Regarding those aforementioned trade possibilities, Castro and Ramirez clearly aren't going anywhere this winter, and the Tulowitzki talks died their expected death because the value equation is too difficult to ascertain on a player who is so fascinating and yet so fragile.
And free agency? Well, when the top free-agent shortstop available -- Hanley Ramirez -- gets signed as a left fielder, what does that tell you? This was a barren spot to be looking to build. Like Ramirez, Jed Lowrie and Asdrubal Cabrera came with major defensive concerns. If there's any guy the Mets should have been in on, it's probably Stephen Drew, given that this eventual contract with the Yanks (one year, $5 million) is easily discarded if things go south. But if the choice is using Drew as a light-hitting stopgap or giving Flores an evaluative eye, I can see why the Mets would want to go the latter route.
I'll be curious to see if the Mets do find another option between now and Opening Day. The Desmond talks at least indicate they're trying.

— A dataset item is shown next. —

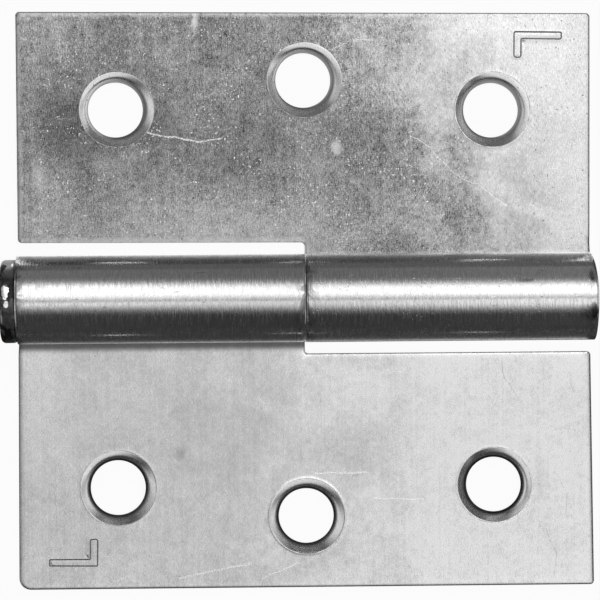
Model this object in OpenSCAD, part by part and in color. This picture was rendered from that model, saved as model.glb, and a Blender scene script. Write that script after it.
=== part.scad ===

Red Sox prospect Deven Marrero and the Tigers' Jose Iglesias remain young and intriguing options possibly roadblocked in their respective situations, though acquiring young, controllable shortstop options such as these would likely mean parting with the kind of prospects the Mets are hesitant to deal. Just spit-balling here, but perhaps Detroit would be interested in a package for Iglesias that includes Jon Niese or perhaps Dillon Gee in lieu of one of those prospects, as that would allow the Tigers to shift Alfredo Simon to a bullpen that could still use the help. (Or maybe they will just sign Max Scherzer, rendering this entire faint possibility moot.)
All I know is that the Mets are more than a shortstop away from being a viable NL East contender. We've got to see how seamless Harvey's return is. We've got to see if Jacob deGrom can follow up on his brilliant rookie season and become a 200-inning force. We've got to know if this lineup really is improved -- if a 36-year-old Michael Cuddyer can produce outside of Coors Field, if the slugging subtractions endured by David Wright and Curtis Granderson were merely a one-year blip, if Lucas Duda can do it again and if the new Citi Field dimensions impact the overall power picture.
The Mets made that initial splash with Cuddyer and signed John Mayberry Jr., and that's pretty much it this winter. This is a club that very much remains in wait-and-see mode in a lot of areas. Shortstop just happens to be the most-discussed among them.
The biggest concern about going with Flores is the defensive susceptibility the Mets field up the middle, with Flores and Daniel Murphy their penciled-in double-play pair. If deGrom and Harvey strike everybody out and Bartolo Colon yields nothing but fly balls, that's less of a big deal than it might look on paper, but it's still not ideal.
The problem for the Mets this winter is that none of the external options at shortstop are or were ideal, either. It's a difficult position to upgrade, and it's even more difficult when your best trade chips -- starting pitchers -- do not hold the industry-wide trade value they once did.